>> Start DATASET RECORDS

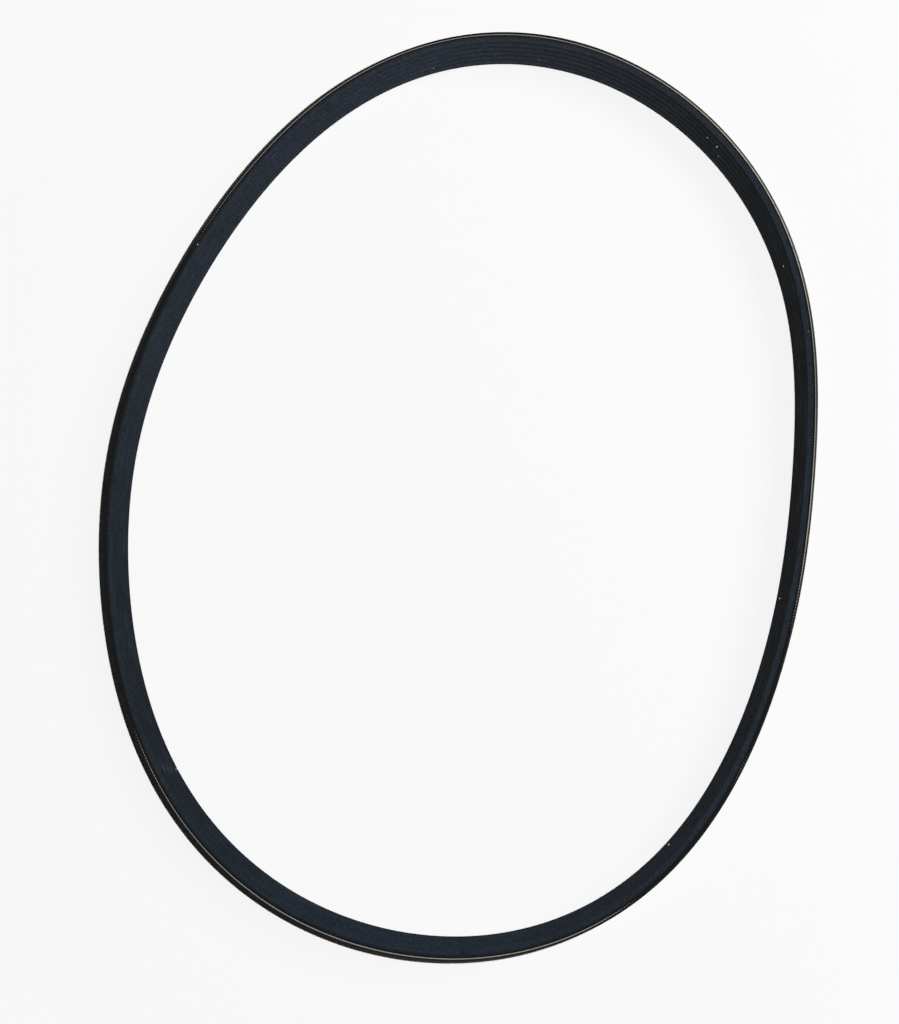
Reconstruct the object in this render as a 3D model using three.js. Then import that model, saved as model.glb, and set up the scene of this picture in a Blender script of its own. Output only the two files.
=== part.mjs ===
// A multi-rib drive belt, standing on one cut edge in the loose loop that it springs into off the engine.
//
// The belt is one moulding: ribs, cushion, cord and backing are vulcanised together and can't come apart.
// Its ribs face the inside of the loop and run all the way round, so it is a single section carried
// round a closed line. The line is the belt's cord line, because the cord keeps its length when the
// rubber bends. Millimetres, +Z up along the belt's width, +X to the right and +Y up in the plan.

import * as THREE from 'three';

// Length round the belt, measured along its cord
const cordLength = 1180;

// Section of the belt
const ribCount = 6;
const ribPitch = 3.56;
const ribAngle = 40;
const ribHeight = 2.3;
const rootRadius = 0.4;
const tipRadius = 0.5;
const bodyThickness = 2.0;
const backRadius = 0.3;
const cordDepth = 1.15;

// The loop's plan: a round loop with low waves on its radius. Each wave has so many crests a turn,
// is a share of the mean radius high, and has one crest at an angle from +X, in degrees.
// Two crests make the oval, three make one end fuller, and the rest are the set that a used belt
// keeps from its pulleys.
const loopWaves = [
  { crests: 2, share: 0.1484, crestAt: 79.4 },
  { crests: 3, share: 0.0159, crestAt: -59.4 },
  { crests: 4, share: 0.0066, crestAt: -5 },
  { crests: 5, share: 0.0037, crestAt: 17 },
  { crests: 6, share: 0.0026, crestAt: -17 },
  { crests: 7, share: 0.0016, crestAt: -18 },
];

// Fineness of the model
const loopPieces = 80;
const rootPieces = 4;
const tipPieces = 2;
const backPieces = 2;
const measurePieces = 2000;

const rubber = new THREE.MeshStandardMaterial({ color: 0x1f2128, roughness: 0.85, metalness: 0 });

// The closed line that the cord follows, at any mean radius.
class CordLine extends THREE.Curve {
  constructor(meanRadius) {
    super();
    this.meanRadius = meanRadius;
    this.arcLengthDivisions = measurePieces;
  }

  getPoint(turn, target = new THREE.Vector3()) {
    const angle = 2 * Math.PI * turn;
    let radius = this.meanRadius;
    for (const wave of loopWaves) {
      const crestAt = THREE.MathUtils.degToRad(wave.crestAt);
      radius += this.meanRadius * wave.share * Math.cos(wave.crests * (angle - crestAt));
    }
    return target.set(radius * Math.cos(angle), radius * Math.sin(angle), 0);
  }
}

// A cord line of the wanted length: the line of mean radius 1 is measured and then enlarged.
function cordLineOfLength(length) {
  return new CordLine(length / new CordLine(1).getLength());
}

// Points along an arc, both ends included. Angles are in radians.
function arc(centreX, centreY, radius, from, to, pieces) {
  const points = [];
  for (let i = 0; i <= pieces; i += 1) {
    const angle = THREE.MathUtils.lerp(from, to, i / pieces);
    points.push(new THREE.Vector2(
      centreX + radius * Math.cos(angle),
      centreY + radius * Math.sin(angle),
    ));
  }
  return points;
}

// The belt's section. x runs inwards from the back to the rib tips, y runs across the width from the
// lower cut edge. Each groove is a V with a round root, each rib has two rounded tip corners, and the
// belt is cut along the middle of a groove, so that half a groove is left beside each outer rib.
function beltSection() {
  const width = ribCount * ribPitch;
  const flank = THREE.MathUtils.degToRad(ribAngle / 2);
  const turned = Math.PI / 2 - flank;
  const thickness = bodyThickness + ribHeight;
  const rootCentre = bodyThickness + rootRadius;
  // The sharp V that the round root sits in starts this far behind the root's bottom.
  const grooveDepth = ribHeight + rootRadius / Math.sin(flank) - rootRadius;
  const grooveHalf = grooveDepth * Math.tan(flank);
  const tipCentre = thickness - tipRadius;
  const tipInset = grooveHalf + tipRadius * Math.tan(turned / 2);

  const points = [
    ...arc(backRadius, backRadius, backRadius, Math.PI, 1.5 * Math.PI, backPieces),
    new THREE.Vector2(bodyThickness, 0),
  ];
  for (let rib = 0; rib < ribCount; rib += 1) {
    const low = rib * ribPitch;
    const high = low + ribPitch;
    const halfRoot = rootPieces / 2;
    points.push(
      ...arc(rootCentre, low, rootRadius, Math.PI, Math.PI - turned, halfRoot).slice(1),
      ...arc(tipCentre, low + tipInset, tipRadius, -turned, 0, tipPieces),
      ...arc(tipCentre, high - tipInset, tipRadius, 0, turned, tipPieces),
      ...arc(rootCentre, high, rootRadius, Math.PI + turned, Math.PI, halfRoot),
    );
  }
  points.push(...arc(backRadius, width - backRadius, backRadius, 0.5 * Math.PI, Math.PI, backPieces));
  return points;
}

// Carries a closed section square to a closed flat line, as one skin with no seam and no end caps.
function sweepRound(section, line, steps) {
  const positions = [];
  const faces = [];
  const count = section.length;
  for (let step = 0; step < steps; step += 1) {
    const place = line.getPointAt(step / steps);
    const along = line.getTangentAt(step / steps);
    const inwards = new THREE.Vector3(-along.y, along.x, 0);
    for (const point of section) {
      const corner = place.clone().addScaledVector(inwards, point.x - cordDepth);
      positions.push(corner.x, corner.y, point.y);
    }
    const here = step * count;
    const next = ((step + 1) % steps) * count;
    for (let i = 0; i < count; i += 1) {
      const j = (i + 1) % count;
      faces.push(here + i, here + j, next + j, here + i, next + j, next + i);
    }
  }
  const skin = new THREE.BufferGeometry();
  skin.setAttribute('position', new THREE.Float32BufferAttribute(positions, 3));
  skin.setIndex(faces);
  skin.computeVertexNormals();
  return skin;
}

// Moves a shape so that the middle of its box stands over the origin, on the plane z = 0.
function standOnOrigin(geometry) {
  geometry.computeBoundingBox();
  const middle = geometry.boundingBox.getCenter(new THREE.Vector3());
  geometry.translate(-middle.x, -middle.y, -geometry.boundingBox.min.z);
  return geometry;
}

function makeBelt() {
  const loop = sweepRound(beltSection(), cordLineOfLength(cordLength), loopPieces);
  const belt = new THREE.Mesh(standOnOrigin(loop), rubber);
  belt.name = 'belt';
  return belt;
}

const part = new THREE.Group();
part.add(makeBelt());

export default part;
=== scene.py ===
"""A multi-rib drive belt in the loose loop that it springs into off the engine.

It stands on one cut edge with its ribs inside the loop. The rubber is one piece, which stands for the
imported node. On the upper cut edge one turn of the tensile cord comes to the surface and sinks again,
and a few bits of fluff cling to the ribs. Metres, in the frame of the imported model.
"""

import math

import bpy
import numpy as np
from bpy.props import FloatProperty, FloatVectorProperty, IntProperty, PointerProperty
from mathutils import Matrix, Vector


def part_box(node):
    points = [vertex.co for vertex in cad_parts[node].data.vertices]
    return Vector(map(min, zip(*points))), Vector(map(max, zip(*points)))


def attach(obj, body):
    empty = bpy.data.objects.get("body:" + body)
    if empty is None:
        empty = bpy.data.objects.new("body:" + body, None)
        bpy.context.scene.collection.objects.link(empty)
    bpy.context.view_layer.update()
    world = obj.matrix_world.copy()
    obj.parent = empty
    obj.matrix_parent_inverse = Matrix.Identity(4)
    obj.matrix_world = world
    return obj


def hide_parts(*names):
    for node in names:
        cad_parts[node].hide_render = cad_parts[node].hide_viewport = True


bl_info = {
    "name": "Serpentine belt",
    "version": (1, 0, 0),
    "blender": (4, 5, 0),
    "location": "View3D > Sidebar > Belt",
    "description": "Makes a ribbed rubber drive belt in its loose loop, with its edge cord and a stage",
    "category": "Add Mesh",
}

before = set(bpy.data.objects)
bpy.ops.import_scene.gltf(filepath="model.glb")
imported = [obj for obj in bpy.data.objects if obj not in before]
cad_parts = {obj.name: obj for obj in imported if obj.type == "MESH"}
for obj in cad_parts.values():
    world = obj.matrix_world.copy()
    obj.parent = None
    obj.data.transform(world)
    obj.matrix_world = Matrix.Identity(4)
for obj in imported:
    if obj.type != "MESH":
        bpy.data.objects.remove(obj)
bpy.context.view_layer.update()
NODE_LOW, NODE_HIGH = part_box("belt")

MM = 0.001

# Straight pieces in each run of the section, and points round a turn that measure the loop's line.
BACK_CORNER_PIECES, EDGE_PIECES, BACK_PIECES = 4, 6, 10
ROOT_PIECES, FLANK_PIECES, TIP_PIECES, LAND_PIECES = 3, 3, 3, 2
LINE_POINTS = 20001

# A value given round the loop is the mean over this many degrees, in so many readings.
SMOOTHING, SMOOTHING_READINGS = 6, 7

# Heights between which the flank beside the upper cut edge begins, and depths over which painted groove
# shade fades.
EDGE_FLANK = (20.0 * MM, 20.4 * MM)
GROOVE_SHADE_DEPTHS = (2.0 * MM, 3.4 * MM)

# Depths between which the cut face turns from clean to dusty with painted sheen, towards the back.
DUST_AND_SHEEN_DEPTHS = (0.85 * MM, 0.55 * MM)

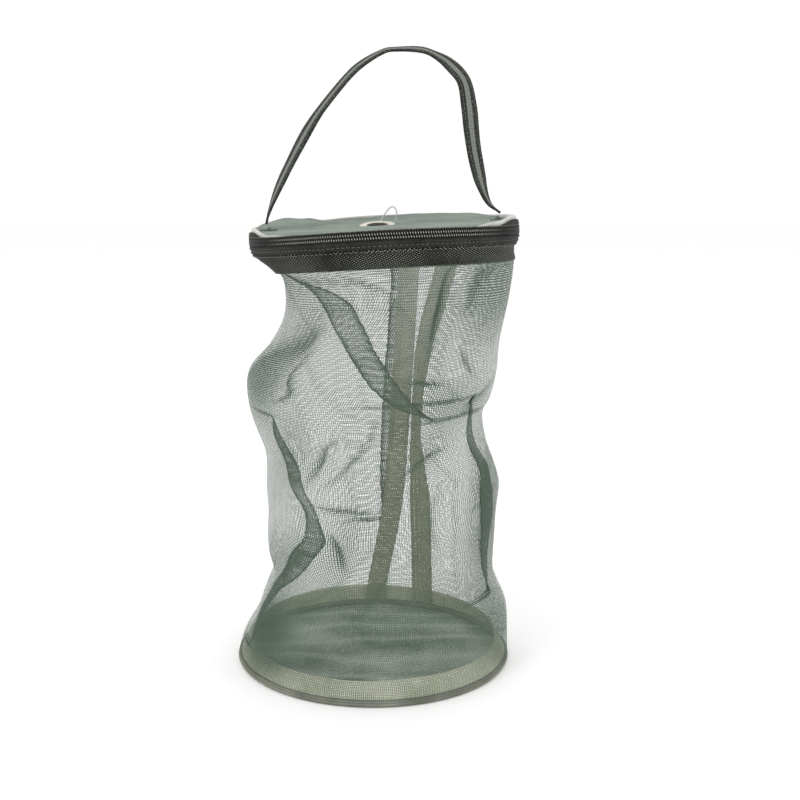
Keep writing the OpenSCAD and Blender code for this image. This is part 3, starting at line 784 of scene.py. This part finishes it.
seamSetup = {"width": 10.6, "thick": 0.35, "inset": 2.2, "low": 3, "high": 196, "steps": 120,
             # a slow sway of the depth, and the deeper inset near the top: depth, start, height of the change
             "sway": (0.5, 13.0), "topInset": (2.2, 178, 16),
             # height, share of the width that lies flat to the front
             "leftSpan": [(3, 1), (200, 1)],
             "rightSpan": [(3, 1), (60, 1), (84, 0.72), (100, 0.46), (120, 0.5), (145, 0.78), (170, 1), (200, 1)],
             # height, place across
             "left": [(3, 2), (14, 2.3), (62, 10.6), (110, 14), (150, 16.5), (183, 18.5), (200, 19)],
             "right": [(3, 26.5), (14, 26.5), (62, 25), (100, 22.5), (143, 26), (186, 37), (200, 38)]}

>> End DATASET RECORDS

Reproduce the lines from the one containing "Keep writing the" to the end of the entries, keeping both ends and adding nothing.

Keep writing the OpenSCAD and Blender code for this image. This is part 3, starting at line 784 of scene.py. This part finishes it.
seamSetup = {"width": 10.6, "thick": 0.35, "inset": 2.2, "low": 3, "high": 196, "steps": 120,
             # a slow sway of the depth, and the deeper inset near the top: depth, start, height of the change
             "sway": (0.5, 13.0), "topInset": (2.2, 178, 16),
             # height, share of the width that lies flat to the front
             "leftSpan": [(3, 1), (200, 1)],
             "rightSpan": [(3, 1), (60, 1), (84, 0.72), (100, 0.46), (120, 0.5), (145, 0.78), (170, 1), (200, 1)],
             # height, place across
             "left": [(3, 2), (14, 2.3), (62, 10.6), (110, 14), (150, 16.5), (183, 18.5), (200, 19)],
             "right": [(3, 26.5), (14, 26.5), (62, 25), (100, 22.5), (143, 26), (186, 37), (200, 38)]}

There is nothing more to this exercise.